Affirmative Action can't fix systemic racism in public schools
Affirmative Action is seemingly on its deathbed as the US Supreme Court decides whether or not to pull the plug this week.
The court heard oral arguments in a case brought by Students for Fair Admissions (SFFA) against Harvard University. SSFA represents a group of Asian American and Pacific Islander students who believe they have been harmed by the admittance policies of Harvard University—which are informed by Affirmative Action policies.
Affirmative Action (AA) began in the 1960s under then President Lyndon Johnson. In conjunction with the Civil Rights Act of 1964, LBJ issued an executive order in 1965 that banned businesses who received federal funds from using aptitude tests and other criteria that could discriminate against black people. This practice grew to include women and other minorities, and was eventually extended to universities and colleges (many receive public funds, even if they’re private institutions).
And thus began our current means of determining who gets into what schools. Polls show most Americans would prefer to live under a meritocracy—a system where people are rewarded for their hard work. But thanks to AA, that’s not how most schools determine who gets in. Instead of merely relying on academic achievements like test scores, awards, and grades, institutions will often pass on high achieving candidates in favor of those with worse scores in order to have a more diverse incoming class.
It’s worth noting here that AA policies merely seek to diversify student bodies on the basis of race and gender, not ideologically or on many other determining factors such as religion, social class, or nationality. It’s also worth noting that, as Harvard’s attorneys admitted during examination this week, the University (and likely most others) relies on a system of self-identification for determining who even falls into the categories they are prioritizing. This is how you find someone like now-Senator Elizabeth Warren claiming she’s a Native American in a college application and using it to advance her entire education and career while actually being less than 1% American Indian.
The students in this case claim that they were discriminated against due to their race and that this is therefore a clear violation of the 14th Amendment’s equal protection under the law clause.
It would be hard to argue, with a constitutionally-straight-face at least, that they’re wrong. Here we see the federal government telling a business that it is good to discriminate against people on the basis of their race in order to elevate other races. That is expressly and specifically what the 14th Amendment was passed to outlaw.
Interestingly, judges have acknowledged this in the past.
In 2003, under a different case (Grutter v. Bollinger) that challenged AA, then Justice Sandra Day O’Connor (a Reagan appointee) voted to uphold the law. But in writing the majority opinion at the time she said, “The Court expects that 25 years from now, the use of racial preferences will no longer be necessary to further the interest approved today.”
In short, she admitted the law was racially discriminatory, but indicated such discrimination was necessary to even the scales of injustice that slavery and Jim Crowe swung into motion. And to be clear, that continues to be the argument today.
In oral arguments, Justice Sotomayor said she was a product of AA policies and pressed for their continuance. She also claimed, “If you’re black you’re more likely to be in an under resourced school. You are more likely to be taught by teachers who are not as qualified as others. You’re more likely to be viewed as having less academic potential.”

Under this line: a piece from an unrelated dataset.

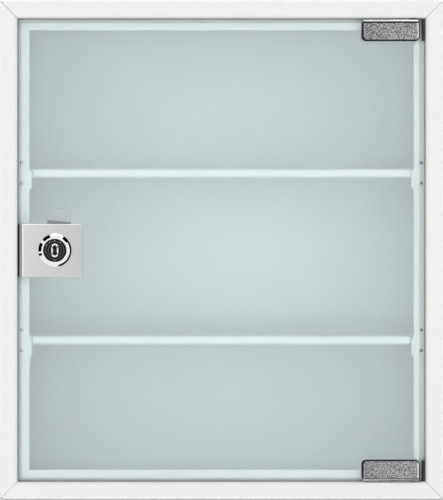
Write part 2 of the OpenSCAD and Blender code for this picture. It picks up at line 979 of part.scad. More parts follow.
module door_buffer() {
    buffer_t = stop_y - lock_plate_back_y - buffer_gap;
    buffer_mid_x = -(opening_x + stop_x) / 2;
    color(rubber)
        slab(stop_y - buffer_t, buffer_t)
            translate([buffer_mid_x - buffer_w / 2, lock_z - buffer_h / 2])
                square([buffer_w, buffer_h]);
}

side_panel_left();
side_panel_right();
top_panel();
bottom_panel();
back_panel();
shelf_upper();
shelf_lower();
shelf_rail_upper_left();
shelf_rail_upper_right();
shelf_rail_lower_left();
shelf_rail_lower_right();
shelf_rivets();
hinge_bush_upper();
hinge_bush_lower();
door_buffer();
door_glass();
hinge_clamp_upper();
hinge_clamp_lower();
hinge_pads_upper();
hinge_pads_lower();
hinge_pin_upper();
hinge_pin_lower();
hinge_grub_screws();
lock_clamp();
lock_pads();
lock_ring();
lock_barrel();
lock_washer();
lock_nut();
lock_plug();
lock_wafers();
lock_cam();
cam_washer();
cam_screw();
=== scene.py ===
"""The looks of a wall-hung medicine cabinet with an etched glass door and a cam lock.

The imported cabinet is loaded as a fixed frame. Its folded sheet-metal body keeps its solids and
gets its finishes here, and the glass, the hinges and the lock are modelled in their places.
Lengths are in metres: +X to the right as seen from the front, +Y to the wall, +Z up.
"""

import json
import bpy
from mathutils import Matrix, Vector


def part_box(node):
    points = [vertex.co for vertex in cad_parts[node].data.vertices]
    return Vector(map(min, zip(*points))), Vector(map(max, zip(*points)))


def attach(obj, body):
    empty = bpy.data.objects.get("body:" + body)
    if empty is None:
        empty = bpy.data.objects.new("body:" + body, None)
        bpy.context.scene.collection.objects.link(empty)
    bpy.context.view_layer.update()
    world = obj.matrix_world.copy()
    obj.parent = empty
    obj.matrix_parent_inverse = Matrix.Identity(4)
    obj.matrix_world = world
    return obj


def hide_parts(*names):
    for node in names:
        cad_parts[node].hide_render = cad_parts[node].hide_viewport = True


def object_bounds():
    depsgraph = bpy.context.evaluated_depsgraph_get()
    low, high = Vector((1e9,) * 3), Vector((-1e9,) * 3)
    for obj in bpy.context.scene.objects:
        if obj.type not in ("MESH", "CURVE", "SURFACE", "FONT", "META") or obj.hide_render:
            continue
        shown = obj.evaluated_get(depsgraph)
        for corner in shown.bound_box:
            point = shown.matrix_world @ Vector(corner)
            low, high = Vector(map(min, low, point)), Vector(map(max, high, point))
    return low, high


bl_info = {
    "name": "Medicine cabinet looks",
    "version": (1, 0, 0),
    "blender": (4, 5, 0),
    "location": "3D View > Sidebar > Cabinet",
    "description": "Etched glass door, pivot hinges, cam lock and finishes of a medicine cabinet",
    "category": "Object",
}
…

It’s actually a stunning admission and indictment on our public school system. She’s not wrong. As I’ve argued for years, government schools are one of the top examples of a systemically racist institution in this country.
Kids are sent to schools based on their zip codes. Thanks to the practice of red-lining for decades in this country, which prevented people of color from buying homes in certain neighborhoods, it’s no accident that more people of color live in population-dense, poorer urban areas. And since government schools are funded largely through property taxes, the schools in these neighborhoods get less money, attract less talented staff, and as a whole have worse academic outcomes.
But the fix for this is not Affirmative Action. The fix is to give the kids trapped in these failing institutions the opportunity to leave and acquire a better education with their tax dollars. School choice is the obvious, and only, solution here.
Justice O’Connor’s prediction that Affirmative Action would not be needed in 25 years has been called overly optimistic. She meant that she hoped the country would outgrow racism in this time and that an evening of the scales via AA would no longer be necessary. She was wrong about this prediction though, not because she was overly optimistic about humanity, but rather because she was overly optimistic about the government’s abilities to fix the problems it created in the first place.
People of color and women don’t need the government to rush in and be our white knight. We actually just need it to get out of the way. Stop trapping kids in failing schools just to enrich the leeches who suck off the public school system. Give people an equal shot at a good education and Affirmative Action will be a problem that resolves itself naturally.